The Phase Diagrams of Simple Fluids: Ar, Kr, and CH4 Using Temperature Dependent Interaction Parameters

Based on our past results, it is hypothesized that the use of temperature dependent interaction parameters (TDIP), instead of using temperature independent interaction parameters (TIIP), may lead to improvement in the prediction of the vapor-liquid coexistence curve. Published compilations of the second virial coefficient were used to fit a simple two parameter temperature dependent model for the collision diameter and well depth parameters of the Lennard-Jones potential energy model. Subsequently, vapor-liquid coexistence curves for argon, krypton, and methane were simulated in the NVT Gibbs ensemble Monte Carlo (GEMC). The simulations were carried out using both TDIP and TIIP. The critical temperatures and densities were determined using the Ising-scaling model.

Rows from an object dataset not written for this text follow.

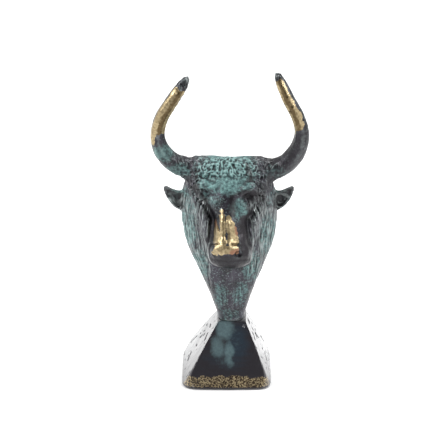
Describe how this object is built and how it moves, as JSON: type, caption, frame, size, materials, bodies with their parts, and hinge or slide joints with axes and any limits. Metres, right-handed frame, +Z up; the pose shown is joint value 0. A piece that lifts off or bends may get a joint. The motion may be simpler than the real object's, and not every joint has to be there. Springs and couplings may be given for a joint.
{
  "type": "minotaur bust",
  "caption": "Small cast bronze bust of the Minotaur as a bull's head with tall lyre horns, on a tapering neck and a pyramid plinth, dark and green with polished golden parts.",
  "frame": {"origin": "middle of the plinth's flat underside, on the surface that the bust stands on", "axes": "+Z up, the face looks towards -Y, +X to the right as seen from in front"},
  "size_m": [0.0776, 0.053, 0.1629],
  "materials": {
    "bust_bronze": "cast bronze with a waxed near-black brown patina, verdigris green over the forelock, neck and hollows, and rubbed golden on the horn fronts and the nose",
    "plinth_bronze": "cast bronze with a glossy near-black patina, a green wash running down from the neck, and a speckled golden strip along the front foot"
  },
  "bodies": {
    "root": {"bust": "bust_bronze", "plinth": "plinth_bronze"}
  },
  "joints": []
}
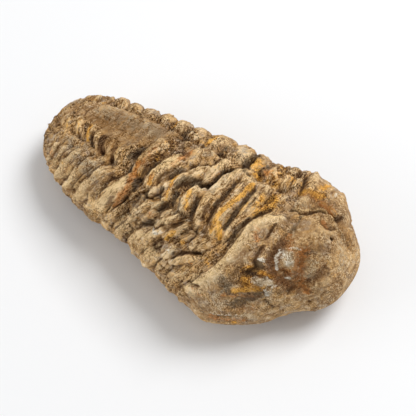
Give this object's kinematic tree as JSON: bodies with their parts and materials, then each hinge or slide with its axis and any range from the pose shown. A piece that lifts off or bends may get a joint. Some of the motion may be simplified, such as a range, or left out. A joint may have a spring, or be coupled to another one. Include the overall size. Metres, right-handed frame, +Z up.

The results using TDIP produce, in general, more accurate phase diagrams compared to the diagrams generated using TIIP. The root mean square deviation (RMSD) is reduced by 42.1% using TDIP for argon. Similar reductions in RMSD were observed for Kr and methane. Also, there was no significant difference between the results obtained using TDIP and the highly accurate and computationally demanding phase diagrams based on three body contributions for argon. The phase diagram in reduced units for temperature dependent interaction parameters is a family of curves rather than a universal curve such as the case with TIIP.